Problem requirements » Starting with the first line of the data that follows, transcribe every line verbatim until the line containing "at the photograph's" has been transcribed.
+ + + +
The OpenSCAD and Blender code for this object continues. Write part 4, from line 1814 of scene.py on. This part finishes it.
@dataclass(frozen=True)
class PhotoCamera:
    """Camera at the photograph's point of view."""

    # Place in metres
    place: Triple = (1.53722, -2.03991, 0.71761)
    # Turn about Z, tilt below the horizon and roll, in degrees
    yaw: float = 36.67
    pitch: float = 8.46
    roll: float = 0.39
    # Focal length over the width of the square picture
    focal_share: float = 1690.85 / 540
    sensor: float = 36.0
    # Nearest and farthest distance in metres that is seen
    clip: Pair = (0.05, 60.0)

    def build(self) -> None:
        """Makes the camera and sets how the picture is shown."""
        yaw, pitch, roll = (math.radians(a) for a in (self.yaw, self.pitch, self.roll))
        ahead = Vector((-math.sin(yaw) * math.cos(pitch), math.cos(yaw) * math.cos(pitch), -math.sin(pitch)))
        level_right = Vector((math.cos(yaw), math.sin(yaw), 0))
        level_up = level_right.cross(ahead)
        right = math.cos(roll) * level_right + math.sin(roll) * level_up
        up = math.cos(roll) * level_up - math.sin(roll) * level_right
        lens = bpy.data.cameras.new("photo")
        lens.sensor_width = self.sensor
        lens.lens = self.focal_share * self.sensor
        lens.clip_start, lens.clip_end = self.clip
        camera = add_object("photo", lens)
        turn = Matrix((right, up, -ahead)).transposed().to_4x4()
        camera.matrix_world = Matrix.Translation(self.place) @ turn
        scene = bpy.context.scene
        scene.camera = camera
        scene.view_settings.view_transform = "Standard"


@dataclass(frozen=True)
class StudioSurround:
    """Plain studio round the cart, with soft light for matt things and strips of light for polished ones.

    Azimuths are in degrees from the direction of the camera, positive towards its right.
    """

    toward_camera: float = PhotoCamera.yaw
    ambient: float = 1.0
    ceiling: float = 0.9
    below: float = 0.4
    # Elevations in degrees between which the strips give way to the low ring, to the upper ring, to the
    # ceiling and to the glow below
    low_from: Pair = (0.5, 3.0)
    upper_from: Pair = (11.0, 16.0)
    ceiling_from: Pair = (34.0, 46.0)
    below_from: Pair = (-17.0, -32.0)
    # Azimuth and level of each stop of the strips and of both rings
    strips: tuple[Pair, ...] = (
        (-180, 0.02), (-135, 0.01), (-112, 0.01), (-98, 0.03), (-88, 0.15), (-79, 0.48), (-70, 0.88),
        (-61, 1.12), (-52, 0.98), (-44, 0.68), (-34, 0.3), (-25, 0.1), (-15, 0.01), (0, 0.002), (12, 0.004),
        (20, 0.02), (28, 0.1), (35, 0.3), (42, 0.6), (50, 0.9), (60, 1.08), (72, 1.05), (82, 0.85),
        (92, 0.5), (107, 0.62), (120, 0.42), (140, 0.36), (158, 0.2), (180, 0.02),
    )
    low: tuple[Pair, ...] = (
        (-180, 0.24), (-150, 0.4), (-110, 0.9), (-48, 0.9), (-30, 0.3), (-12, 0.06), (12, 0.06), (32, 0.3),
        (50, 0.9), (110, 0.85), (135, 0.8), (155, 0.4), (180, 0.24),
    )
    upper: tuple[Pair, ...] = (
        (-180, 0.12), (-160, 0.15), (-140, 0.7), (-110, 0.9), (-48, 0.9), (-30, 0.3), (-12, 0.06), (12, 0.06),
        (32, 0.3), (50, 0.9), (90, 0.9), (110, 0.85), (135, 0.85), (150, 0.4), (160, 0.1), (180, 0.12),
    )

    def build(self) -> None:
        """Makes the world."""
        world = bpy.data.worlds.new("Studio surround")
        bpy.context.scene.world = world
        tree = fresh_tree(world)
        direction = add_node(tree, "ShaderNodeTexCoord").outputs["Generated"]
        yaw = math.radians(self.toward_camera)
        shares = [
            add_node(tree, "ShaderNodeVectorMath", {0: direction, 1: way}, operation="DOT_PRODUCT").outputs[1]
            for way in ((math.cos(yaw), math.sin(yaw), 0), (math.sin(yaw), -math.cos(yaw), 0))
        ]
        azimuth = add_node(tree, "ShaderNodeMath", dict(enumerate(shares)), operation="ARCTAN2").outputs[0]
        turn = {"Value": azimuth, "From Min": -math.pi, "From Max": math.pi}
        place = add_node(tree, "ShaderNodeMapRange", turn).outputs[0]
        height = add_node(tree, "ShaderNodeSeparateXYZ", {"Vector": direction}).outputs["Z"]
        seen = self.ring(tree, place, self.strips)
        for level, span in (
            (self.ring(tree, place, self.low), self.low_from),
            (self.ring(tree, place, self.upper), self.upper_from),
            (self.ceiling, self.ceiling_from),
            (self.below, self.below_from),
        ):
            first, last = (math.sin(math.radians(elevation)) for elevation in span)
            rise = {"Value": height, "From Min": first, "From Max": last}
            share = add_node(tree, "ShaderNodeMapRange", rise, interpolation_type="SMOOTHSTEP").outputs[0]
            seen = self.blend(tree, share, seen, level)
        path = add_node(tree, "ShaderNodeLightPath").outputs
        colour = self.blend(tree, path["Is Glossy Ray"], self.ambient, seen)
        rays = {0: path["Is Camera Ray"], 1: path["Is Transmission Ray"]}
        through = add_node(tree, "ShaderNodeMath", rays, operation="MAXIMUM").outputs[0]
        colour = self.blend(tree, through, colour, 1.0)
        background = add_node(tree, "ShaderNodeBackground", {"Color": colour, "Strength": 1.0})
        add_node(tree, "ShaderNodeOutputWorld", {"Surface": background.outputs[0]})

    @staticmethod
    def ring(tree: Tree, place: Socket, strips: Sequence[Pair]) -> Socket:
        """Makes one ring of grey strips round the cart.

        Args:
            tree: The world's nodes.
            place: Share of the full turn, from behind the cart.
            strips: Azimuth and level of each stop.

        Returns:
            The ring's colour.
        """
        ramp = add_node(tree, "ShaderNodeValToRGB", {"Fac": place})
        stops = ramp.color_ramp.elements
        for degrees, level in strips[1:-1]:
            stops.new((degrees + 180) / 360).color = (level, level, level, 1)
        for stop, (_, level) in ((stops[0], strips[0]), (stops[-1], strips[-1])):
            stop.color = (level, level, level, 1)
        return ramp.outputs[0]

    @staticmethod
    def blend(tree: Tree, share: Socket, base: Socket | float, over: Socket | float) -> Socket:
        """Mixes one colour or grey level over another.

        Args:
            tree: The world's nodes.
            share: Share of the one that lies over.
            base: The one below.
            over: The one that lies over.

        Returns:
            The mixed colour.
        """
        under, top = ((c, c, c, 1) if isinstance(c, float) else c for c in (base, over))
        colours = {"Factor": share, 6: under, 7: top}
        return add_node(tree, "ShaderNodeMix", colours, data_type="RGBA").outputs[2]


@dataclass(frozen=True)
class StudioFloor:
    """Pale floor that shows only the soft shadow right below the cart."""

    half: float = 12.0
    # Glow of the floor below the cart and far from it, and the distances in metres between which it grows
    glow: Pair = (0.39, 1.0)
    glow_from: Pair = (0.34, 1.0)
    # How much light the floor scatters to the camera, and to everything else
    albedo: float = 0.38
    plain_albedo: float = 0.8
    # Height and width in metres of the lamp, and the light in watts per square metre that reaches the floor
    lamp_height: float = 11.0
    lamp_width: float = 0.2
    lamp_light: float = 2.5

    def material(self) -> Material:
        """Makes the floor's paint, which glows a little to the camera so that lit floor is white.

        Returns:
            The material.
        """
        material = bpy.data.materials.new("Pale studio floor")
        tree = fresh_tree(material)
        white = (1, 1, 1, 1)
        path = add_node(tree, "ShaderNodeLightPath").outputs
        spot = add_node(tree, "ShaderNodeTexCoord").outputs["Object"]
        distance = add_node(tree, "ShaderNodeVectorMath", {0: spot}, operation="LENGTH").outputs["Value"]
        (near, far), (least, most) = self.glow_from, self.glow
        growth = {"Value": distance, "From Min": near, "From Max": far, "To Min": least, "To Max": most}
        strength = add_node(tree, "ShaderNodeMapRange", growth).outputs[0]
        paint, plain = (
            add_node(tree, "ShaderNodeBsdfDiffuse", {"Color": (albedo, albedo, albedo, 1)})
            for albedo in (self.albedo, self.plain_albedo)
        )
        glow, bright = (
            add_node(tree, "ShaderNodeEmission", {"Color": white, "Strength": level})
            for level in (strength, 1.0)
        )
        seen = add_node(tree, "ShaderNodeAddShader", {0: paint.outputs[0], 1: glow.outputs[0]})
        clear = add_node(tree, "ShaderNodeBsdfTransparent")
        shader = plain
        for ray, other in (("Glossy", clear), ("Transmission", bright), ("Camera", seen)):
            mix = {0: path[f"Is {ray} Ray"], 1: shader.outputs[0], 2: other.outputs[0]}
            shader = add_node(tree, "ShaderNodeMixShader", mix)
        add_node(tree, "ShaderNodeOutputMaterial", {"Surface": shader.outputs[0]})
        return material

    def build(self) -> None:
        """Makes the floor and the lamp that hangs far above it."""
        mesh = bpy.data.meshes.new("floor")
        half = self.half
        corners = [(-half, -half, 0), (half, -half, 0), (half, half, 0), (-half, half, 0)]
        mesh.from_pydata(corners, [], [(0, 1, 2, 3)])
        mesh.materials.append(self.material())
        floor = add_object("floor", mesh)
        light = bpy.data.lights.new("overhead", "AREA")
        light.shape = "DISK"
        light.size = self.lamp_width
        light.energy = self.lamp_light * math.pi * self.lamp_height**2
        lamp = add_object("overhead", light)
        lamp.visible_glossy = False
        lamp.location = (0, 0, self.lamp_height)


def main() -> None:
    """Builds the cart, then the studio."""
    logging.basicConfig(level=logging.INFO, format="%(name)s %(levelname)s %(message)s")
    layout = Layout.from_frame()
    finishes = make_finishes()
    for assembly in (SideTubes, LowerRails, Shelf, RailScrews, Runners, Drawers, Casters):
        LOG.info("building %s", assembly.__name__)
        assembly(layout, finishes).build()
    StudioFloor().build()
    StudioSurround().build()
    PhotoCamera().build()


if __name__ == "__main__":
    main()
+ + + +
Written answer »
The OpenSCAD and Blender code for this object continues. Write part 4, from line 1814 of scene.py on. This part finishes it.
@dataclass(frozen=True)
class PhotoCamera:
    """Camera at the photograph's point of view."""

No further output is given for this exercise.